Which parameters are most useful in getting an accurate price.

Updated over 3 years ago

Traditionally work on FDM printers is priced according to the volume of the model: $/cm3 model volume. To make that work, somebody has to add all costs over a longer period of time and divide it by the cubic centimeters of model produced in that time. 

A more accurate way is to use a combination of two cost factors: Printing time and material use. 

In DigiFabster you can do both: price per cubic centimeter, and price per printing time+material used. 

If you use the $/cm option,  the file will be (if necessary) be repaired and measured, and the model volume measurement in cm3 multiplied by the price per cm3, and that's it. Different print qualities (layer thicknesses) will not influence the price, since they don't change the model volume, only the way it is printed. 

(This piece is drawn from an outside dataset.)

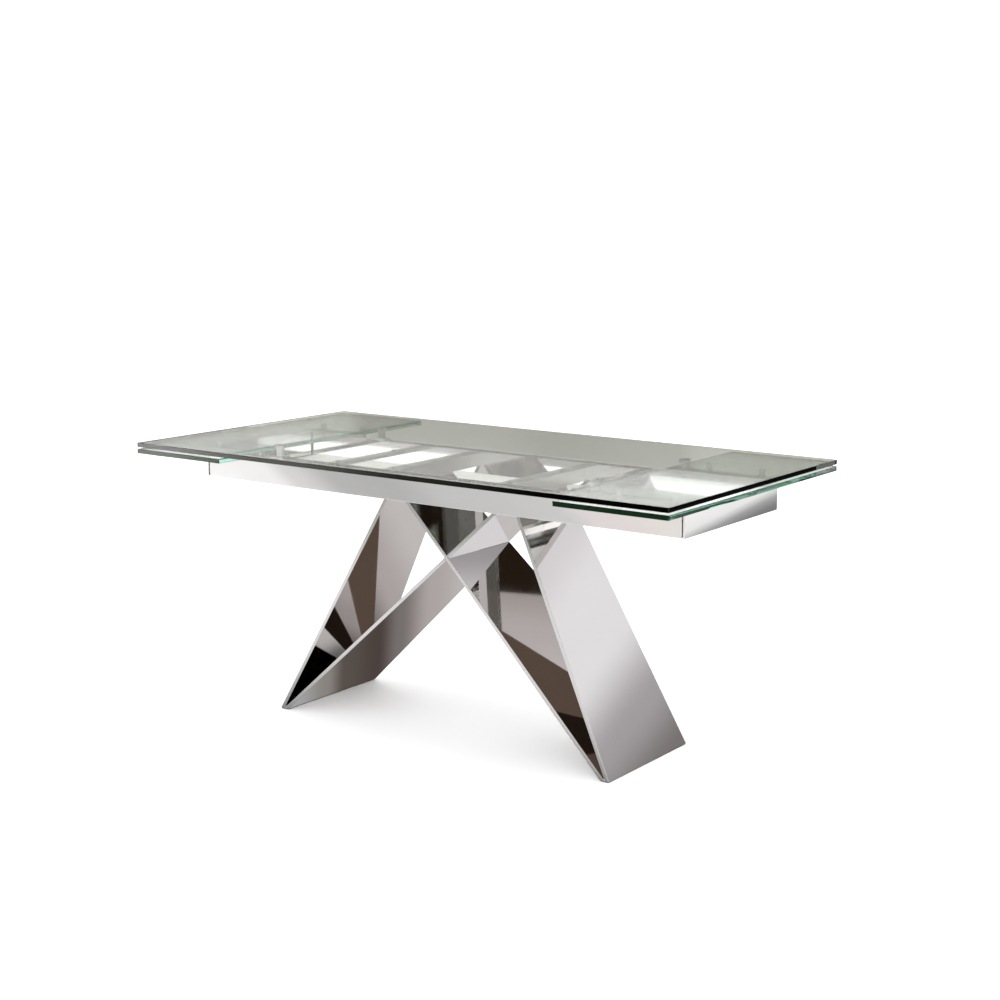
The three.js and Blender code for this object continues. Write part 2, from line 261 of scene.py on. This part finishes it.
def spread(tree, source, low, high, from_low=PATTERN_LOW, from_high=PATTERN_HIGH):
    """Maps a pattern's range, its middle unless another is given, to low..high."""
    node = tree.nodes.new("ShaderNodeMapRange")
    node.inputs["From Min"].default_value = from_low
    node.inputs["From Max"].default_value = from_high
    node.inputs["To Min"].default_value = low
    node.inputs["To Max"].default_value = high
    tree.links.new(source, node.inputs["Value"])
    return node.outputs["Result"]


def tinted(tree, source, dark, light):
    """A colour that runs from dark to light with a pattern."""
    ramp = tree.nodes.new("ShaderNodeValToRGB")
    ramp.color_ramp.elements[0].position = PATTERN_LOW
    ramp.color_ramp.elements[0].color = (*dark, 1.0)
    ramp.color_ramp.elements[1].position = PATTERN_HIGH
    ramp.color_ramp.elements[1].color = (*light, 1.0)
    tree.links.new(source, ramp.inputs["Fac"])
    return ramp.outputs["Color"]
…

If you use the printing time/material use option you can set up different printing qualities (layer thicknesses) and the price will change accordingly because the time to print the model will change. An extra bonus is that in the case you specify material use, it will include the supports. The implicit settings for the supports are: supports start at an overhang of 45 degrees, and supports have a 15% infill. 

How to use the printing time/material use option: 

Printing time

Go to the Materials Tab, choose set up a new printer, choose FDM, select your printer or create a new one, and input a price per hour. 

For a relatively cheap printer, like an Ultimaker 2, 10$ per hour is more or less standard, for the much more expensive Stratasys models you might want up to 50$ per hour. 

Save this setup. Now add a material. 

Just choose the material and go to the execution page, leave everything else empty. 

On the execution page use the Add button under Layer thickness and create an additional layer thickness (quality).

Click Save.
Now go to test upload, and upload a model.

After uploading you will find that the same model with the same material has different costs for different print qualities:

Material use. 

To set up material use so it takes into account the material used for supports, you have to use the density/price per gram pricing parameter. 

Go back to the material set up earlier, by clicking on the printer name:

Then click on the material name:

When the screen opens go to "Density" and "Price per gram", don't use price per cm3

ABS has a density of roughly 1,05 and is sold at roughly 30$ per kilo.
So fill in: Density 1.05, price per gram 30/1000=0.03$. Again, if you're working with a Stratasys machine, material cost will be roughly 10 times higher. 

To test if the supports calculation works it is easiest to first put printing time cost to zero again. Go to the materials page and click the "edit printer" symbol:

Delete the 10$ per hour and save.


 Now load two regularly shaped models, so you can predict the volume of the supports yourself. I use two identical cubes, both 100x100x100, one flipped through 45 degrees, the other through 65 degrees:

For the cube at 45 degrees, I get a price of 34.39. At a price of 0.03 per gram, that's 1146 grams, at a density of 1.05 that's 1091 cm3. The space taken up by the model is 1000 cm3, the space taken up by the supports at a 45 degrees overhang is 500 cubic centimeters. At 15 % infill that's 75 cm3, with 16 cm3 remaining for the build plate adhesion. 

For the cube at 65 degrees supports will only go under one side, so the support volume is much smaller, plus the supports are lower. This is reflected in the price: 32,87/0.03 is 1095 grams, at density 1.05 that's 1042 cm3. The space taken up by the model is again 1000 cm3, the space under the right side of the cube is (89*44*100)/2=195800mm3=196cm3. 15% of that is 29 cm3, with 13 cm3 remaining for build plate adhesion. 

Ok, that works. 

Combination

Now restore the price per hour for the printer, so click the symbol "edit printer"

input 10$, and save.

When I upload the two identical cubes again, I can combine Quality and angle of inclination to get a range of prices: From High Quality with the 45 degrees cube to Standard Quality for the 65 degrees cube:

That is to say: from 411.89$ to 145.01$, all for the same cube. 

Had I chosen the traditional method of pricing per cm3, and averaged at (411,89+145.01)/2/1000=0.28$/cm3, they would all have cost 280$.